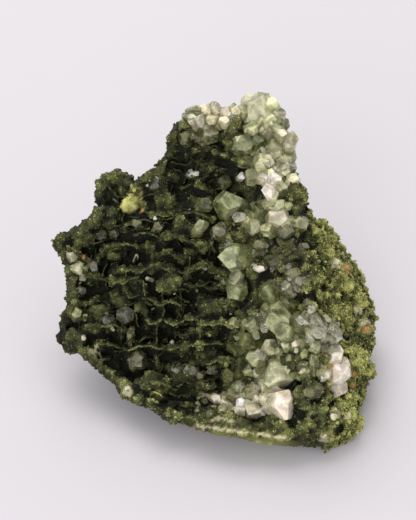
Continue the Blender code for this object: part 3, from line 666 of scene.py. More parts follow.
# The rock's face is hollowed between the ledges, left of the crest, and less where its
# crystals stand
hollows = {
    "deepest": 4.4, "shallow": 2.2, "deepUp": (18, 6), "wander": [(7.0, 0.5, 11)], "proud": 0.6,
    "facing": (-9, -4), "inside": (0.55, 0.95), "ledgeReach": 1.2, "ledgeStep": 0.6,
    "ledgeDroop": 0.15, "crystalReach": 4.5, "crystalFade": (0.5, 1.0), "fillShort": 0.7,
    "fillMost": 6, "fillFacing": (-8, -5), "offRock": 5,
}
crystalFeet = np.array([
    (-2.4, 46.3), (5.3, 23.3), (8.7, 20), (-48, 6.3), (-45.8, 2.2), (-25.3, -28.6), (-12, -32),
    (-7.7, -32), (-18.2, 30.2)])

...

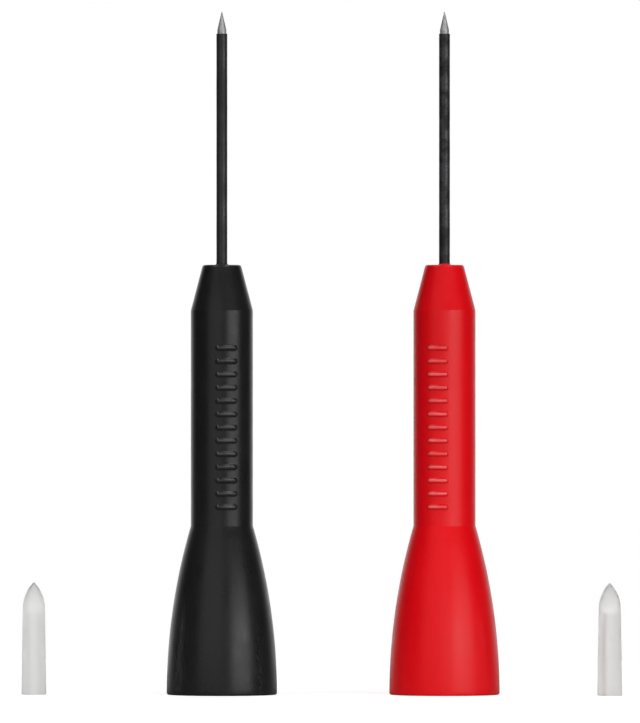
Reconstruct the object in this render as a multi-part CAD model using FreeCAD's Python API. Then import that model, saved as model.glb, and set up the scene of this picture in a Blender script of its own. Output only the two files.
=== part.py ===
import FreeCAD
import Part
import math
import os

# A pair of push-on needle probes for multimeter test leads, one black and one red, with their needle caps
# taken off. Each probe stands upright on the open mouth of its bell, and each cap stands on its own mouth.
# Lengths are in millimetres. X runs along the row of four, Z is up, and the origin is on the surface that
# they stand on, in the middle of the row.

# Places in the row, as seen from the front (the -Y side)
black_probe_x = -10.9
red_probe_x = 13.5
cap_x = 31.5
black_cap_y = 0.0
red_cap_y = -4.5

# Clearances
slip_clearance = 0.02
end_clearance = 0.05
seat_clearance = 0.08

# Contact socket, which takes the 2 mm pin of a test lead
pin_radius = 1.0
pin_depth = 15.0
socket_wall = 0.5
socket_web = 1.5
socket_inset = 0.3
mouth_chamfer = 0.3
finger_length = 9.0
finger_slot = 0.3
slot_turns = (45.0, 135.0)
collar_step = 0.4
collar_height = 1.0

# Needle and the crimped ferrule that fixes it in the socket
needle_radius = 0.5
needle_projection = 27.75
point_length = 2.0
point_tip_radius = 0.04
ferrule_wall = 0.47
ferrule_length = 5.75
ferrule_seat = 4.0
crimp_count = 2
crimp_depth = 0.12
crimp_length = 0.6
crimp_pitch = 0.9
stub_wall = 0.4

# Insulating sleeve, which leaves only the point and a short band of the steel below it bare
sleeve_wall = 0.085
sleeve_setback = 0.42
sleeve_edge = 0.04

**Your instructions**
Only the lines from the one containing "Continue the Blender" to the one containing "(-7.7, -32), (-18.2, 30.2)])" are to be printed, both ends included, exactly as written.

**Task response**
Continue the Blender code for this object: part 3, from line 666 of scene.py. More parts follow.
# The rock's face is hollowed between the ledges, left of the crest, and less where its
# crystals stand
hollows = {
    "deepest": 4.4, "shallow": 2.2, "deepUp": (18, 6), "wander": [(7.0, 0.5, 11)], "proud": 0.6,
    "facing": (-9, -4), "inside": (0.55, 0.95), "ledgeReach": 1.2, "ledgeStep": 0.6,
    "ledgeDroop": 0.15, "crystalReach": 4.5, "crystalFade": (0.5, 1.0), "fillShort": 0.7,
    "fillMost": 6, "fillFacing": (-8, -5), "offRock": 5,
}
crystalFeet = np.array([
    (-2.4, 46.3), (5.3, 23.3), (8.7, 20), (-48, 6.3), (-45.8, 2.2), (-25.3, -28.6), (-12, -32),
    (-7.7, -32), (-18.2, 30.2)])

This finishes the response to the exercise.